## Goal
Using the listing below, please gather every line containing the word "with".

## Provided material

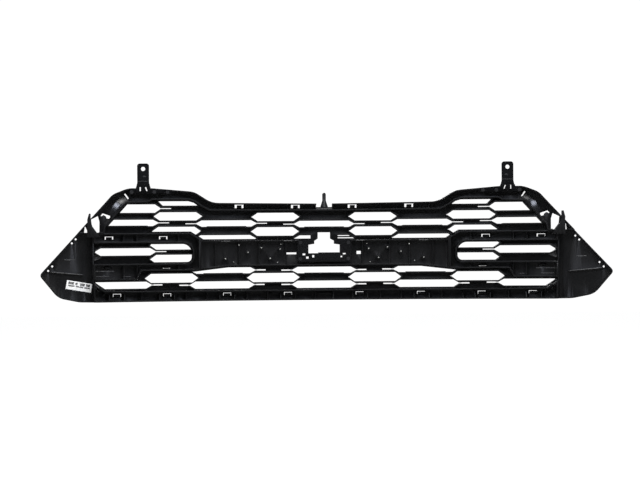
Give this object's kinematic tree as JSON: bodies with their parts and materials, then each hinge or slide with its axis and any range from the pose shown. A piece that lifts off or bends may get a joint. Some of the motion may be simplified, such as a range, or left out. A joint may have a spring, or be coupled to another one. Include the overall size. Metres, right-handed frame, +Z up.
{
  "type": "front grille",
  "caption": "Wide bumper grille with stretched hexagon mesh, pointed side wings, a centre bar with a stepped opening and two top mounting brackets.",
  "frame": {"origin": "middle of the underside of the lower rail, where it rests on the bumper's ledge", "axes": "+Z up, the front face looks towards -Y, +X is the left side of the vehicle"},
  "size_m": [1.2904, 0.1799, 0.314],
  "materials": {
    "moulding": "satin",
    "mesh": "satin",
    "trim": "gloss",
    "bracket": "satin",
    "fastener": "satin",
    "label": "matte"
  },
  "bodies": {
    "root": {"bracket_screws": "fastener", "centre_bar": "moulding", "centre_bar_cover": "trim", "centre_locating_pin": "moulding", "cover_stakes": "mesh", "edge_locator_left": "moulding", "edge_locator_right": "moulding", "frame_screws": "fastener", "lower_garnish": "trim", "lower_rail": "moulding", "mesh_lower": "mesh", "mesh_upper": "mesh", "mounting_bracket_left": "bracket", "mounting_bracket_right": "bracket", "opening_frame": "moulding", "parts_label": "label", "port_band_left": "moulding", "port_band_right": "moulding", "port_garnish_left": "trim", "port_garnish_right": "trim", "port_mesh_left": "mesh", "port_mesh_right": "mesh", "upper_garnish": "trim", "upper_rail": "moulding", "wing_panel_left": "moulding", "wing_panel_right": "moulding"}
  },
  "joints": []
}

## Solution to the problem
Give this object's kinematic tree as JSON: bodies with their parts and materials, then each hinge or slide with its axis and any range from the pose shown. A piece that lifts off or bends may get a joint. Some of the motion may be simplified, such as a range, or left out. A joint may have a spring, or be coupled to another one. Include the overall size. Metres, right-handed frame, +Z up.
  "caption": "Wide bumper grille with stretched hexagon mesh, pointed side wings, a centre bar with a stepped opening and two top mounting brackets.",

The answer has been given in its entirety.